YOUR INSTRUCTIONS
Return exactly the lines that run from the beginning through the line containing "for node in", both included, and no others.
## begin
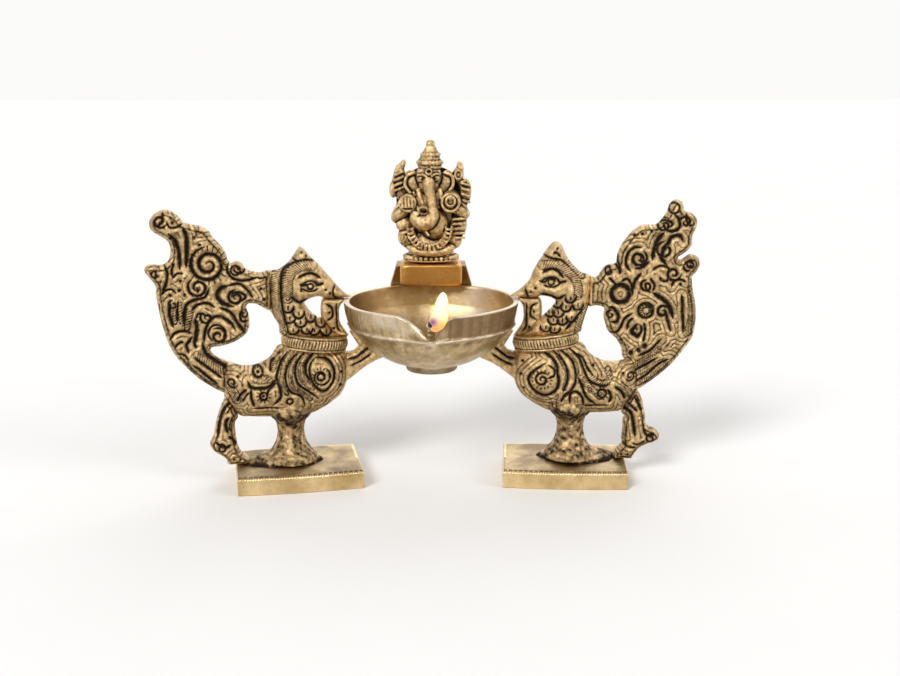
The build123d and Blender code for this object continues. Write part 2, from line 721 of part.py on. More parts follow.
bowl_seat = bowl_space(FIT, FLOOR_Z - FIT, RIM_Z + FIT)
left = Side("left", -1, LEFT_TURN, LEFT_BEAK_REACH, LEFT_NAPE_HIGH_Z)
right = Side("right", 1, RIGHT_TURN, RIGHT_BEAK_REACH, RIGHT_NAPE_HIGH_Z)
birds = [
    (left, LEFT_FAN_EDGE, LEFT_FAN_WINDOW, LEFT_CROWN, LEFT_FACE),
    (right, RIGHT_FAN_EDGE, RIGHT_FAN_WINDOW, RIGHT_CROWN, RIGHT_FACE),
]
make_bowl()
make_wick()
make_plinth()
make_bracket(bowl_seat)
make_figure()
make_figure_screw()
for side, fan_edge, fan_window, crown, face in birds:
    make_base(side)
    make_foot_screw(side)
    make_leg_plume(side)
    make_body(side)
    make_collar(side)
    make_tail_fan(side, fan_edge, fan_window)
    make_neck_head(side, crown, face, bowl_seat)
    make_beak_strut(side, bowl_seat)
    make_chest_arm(side, bowl_seat)
    make_arm_pin(side)
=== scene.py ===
from math import cos, pi, radians, sin

import bmesh
import bpy
import numpy as np
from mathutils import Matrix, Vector


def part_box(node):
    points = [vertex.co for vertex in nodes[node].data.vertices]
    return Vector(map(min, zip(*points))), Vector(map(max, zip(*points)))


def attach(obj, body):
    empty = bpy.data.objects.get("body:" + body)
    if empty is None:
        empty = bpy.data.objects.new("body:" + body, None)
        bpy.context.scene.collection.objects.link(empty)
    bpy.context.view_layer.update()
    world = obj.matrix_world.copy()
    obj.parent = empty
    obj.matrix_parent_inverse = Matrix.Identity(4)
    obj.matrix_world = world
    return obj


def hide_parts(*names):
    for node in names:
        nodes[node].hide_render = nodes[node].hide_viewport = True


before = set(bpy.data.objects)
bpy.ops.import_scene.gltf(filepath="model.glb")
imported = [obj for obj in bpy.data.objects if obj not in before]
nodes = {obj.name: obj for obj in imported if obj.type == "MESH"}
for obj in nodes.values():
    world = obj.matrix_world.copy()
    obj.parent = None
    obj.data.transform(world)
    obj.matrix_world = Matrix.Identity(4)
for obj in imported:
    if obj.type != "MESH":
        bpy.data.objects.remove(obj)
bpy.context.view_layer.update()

# Brass oil lamp: a spouted bowl held between two standing birds, with a seated elephant-headed figure behind it.
# Lengths in this file are millimetres until a mesh is made. Each bird is drawn on its own upright plane through
# its stem: u runs outwards from the stem, away from the bowl, and z up from the table.
MM = 0.001


# ---- Table top, lights and camera
# A pale matt table top in a white studio that darkens behind the camera, with three broad soft lights: a key from
# the upper left, a weaker fill from the right and one from behind. The camera looks slightly down at the front.
FLOOR_SIZE = 6000.0
CAMERA_PLACE = (1.1, -401.4, 143.2)
CAMERA_AIM = (8.3, -1.4, 48.0)
CAMERA_LENS = 49.08
SUN_AWAY = 400
SUNS = {
    "key": ((-0.62, -0.95, 0.85), 2.5, 22),
    "fill": ((0.95, -0.45, 0.55), 0.9, 26),
    "back": ((0.25, 0.9, 0.8), 0.6, 40),
}


def aim(thing, place, target):
    """Put a light or a camera at a place, its -Z turned to the target."""
    thing.location = Vector(place) * MM
    thing.rotation_euler = (Vector(target) - Vector(place)).to_track_quat("-Z", "Y").to_euler()
    bpy.context.scene.collection.objects.link(thing)


lens = bpy.data.cameras.new("camera")
lens.lens = CAMERA_LENS
lens.clip_start = 0.01
camera = bpy.data.objects.new("camera", lens)
aim(camera, CAMERA_PLACE, CAMERA_AIM)
bpy.context.scene.camera = camera
bpy.context.scene.view_settings.view_transform = "Standard"

for light_name, (way, strength, spread) in SUNS.items():
    sun = bpy.data.lights.new(light_name, "SUN")
    sun.energy = strength
    sun.angle = radians(spread)
    aim(bpy.data.objects.new(light_name, sun), [SUN_AWAY * part for part in way], (0, 0, 0))

world = bpy.data.worlds.new("studio")
world.use_nodes = True
air = world.node_tree
way = air.nodes.new("ShaderNodeTexCoord")
parts = air.nodes.new("ShaderNodeSeparateXYZ")
wall = air.nodes.new("ShaderNodeValToRGB")
wall.color_ramp.elements[0].position = 0.0
wall.color_ramp.elements[0].color = (0.20, 0.185, 0.165, 1)
wall.color_ramp.elements[1].position = 0.62
wall.color_ramp.elements[1].color = (0.97, 0.965, 0.955, 1)
span = air.nodes.new("ShaderNodeMapRange")
span.inputs["From Min"].default_value = -1.0
air.links.new(way.outputs["Generated"], parts.inputs["Vector"])
air.links.new(parts.outputs["Y"], span.inputs["Value"])
air.links.new(span.outputs["Result"], wall.inputs["Fac"])
air.links.new(wall.outputs["Color"], air.nodes["Background"].inputs["Color"])
bpy.context.scene.world = world


class Paint:
    """A material's node tree around one Principled shader."""

    def __init__(self, name, **constants):
        self.material = bpy.data.materials.new(name)
        self.material.use_nodes = True
        self.tree = self.material.node_tree
        self.shader = self.tree.nodes["Principled BSDF"]
        for socket, value in constants.items():
            self.shader.inputs[socket.replace("_", " ")].default_value = value

    def node(self, kind, settings=None, sockets=None, output=0):
        """Add a node: its type, its settings, then the values or links of its sockets. Gives one output."""
        made = self.tree.nodes.new(kind)
        for key, value in (settings or {}).items():
            if key == "stops":
                while len(made.color_ramp.elements) < len(value):
                    made.color_ramp.elements.new(1.0)
                for element, (position, colour) in zip(made.color_ramp.elements, value):
                    element.position = position
                    element.color = (*colour, 1)
            else:
                setattr(made, key, value)
        for key, value in (sockets or {}).items():
            if isinstance(value, Value):
                self.tree.links.new(value.socket, made.inputs[key])
            else:
                made.inputs[key].default_value = value
        return Value(self, made.outputs[output])

    def feed(self, socket, value):
        """Link a value to one of the shader's own sockets."""
        self.tree.links.new(value.socket, self.shader.inputs[socket])

    def place(self):
        """Object coordinates, in metres."""
        return self.node("ShaderNodeTexCoord", output=3)

    def noise(self, size, detail=3.0, rough=0.55):
        """Soft noise from 0 to 1 with spots about this many millimetres across."""
        sockets = {"Vector": self.place(), "Scale": 1 / (size * MM), "Detail": detail, "Roughness": rough}
        return self.node("ShaderNodeTexNoise", None, sockets)

    def attribute(self, name):
        """A number stored with each point of the mesh."""
        return self.node("ShaderNodeAttribute", {"attribute_name": name}, None, 2)

    def mix(self, factor, first, second):
        """Colour between two colours."""
        return self.node("ShaderNodeMix", {"data_type": "RGBA"}, {0: factor, 6: first, 7: second}, 2)

    def bump(self, height, depth):
        """Normal from a height that is worth this many millimetres."""
        return self.node("ShaderNodeBump", None, {"Height": height, "Distance": depth * MM})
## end
FINAL ANSWER
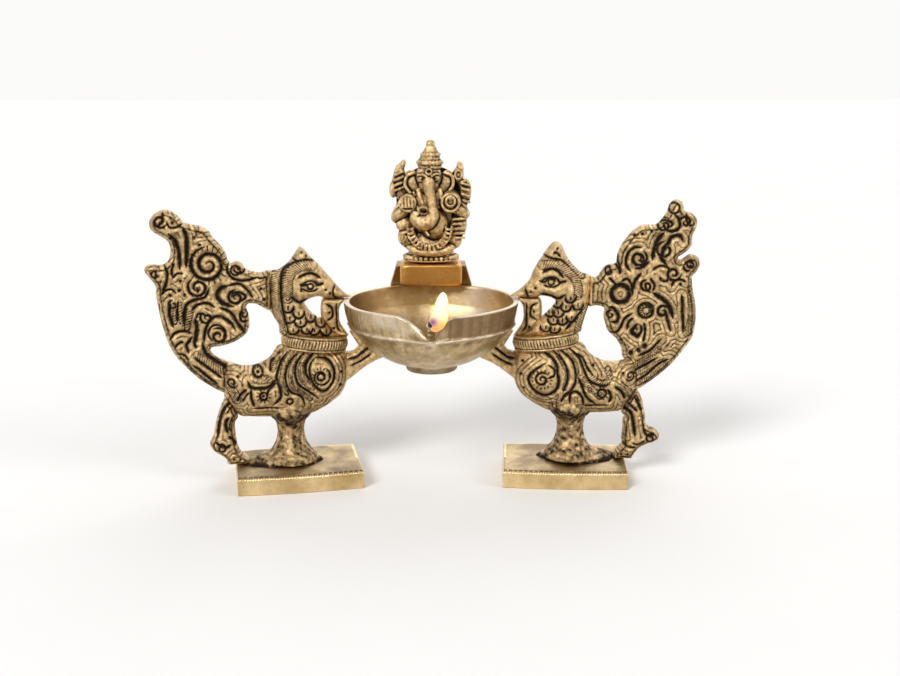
The build123d and Blender code for this object continues. Write part 2, from line 721 of part.py on. More parts follow.
bowl_seat = bowl_space(FIT, FLOOR_Z - FIT, RIM_Z + FIT)
left = Side("left", -1, LEFT_TURN, LEFT_BEAK_REACH, LEFT_NAPE_HIGH_Z)
right = Side("right", 1, RIGHT_TURN, RIGHT_BEAK_REACH, RIGHT_NAPE_HIGH_Z)
birds = [
    (left, LEFT_FAN_EDGE, LEFT_FAN_WINDOW, LEFT_CROWN, LEFT_FACE),
    (right, RIGHT_FAN_EDGE, RIGHT_FAN_WINDOW, RIGHT_CROWN, RIGHT_FACE),
]
make_bowl()
make_wick()
make_plinth()
make_bracket(bowl_seat)
make_figure()
make_figure_screw()
for side, fan_edge, fan_window, crown, face in birds:
    make_base(side)
    make_foot_screw(side)
    make_leg_plume(side)
    make_body(side)
    make_collar(side)
    make_tail_fan(side, fan_edge, fan_window)
    make_neck_head(side, crown, face, bowl_seat)
    make_beak_strut(side, bowl_seat)
    make_chest_arm(side, bowl_seat)
    make_arm_pin(side)
=== scene.py ===
from math import cos, pi, radians, sin

import bmesh
import bpy
import numpy as np
from mathutils import Matrix, Vector


def part_box(node):
    points = [vertex.co for vertex in nodes[node].data.vertices]
    return Vector(map(min, zip(*points))), Vector(map(max, zip(*points)))


def attach(obj, body):
    empty = bpy.data.objects.get("body:" + body)
    if empty is None:
        empty = bpy.data.objects.new("body:" + body, None)
        bpy.context.scene.collection.objects.link(empty)
    bpy.context.view_layer.update()
    world = obj.matrix_world.copy()
    obj.parent = empty
    obj.matrix_parent_inverse = Matrix.Identity(4)
    obj.matrix_world = world
    return obj


def hide_parts(*names):
    for node in names:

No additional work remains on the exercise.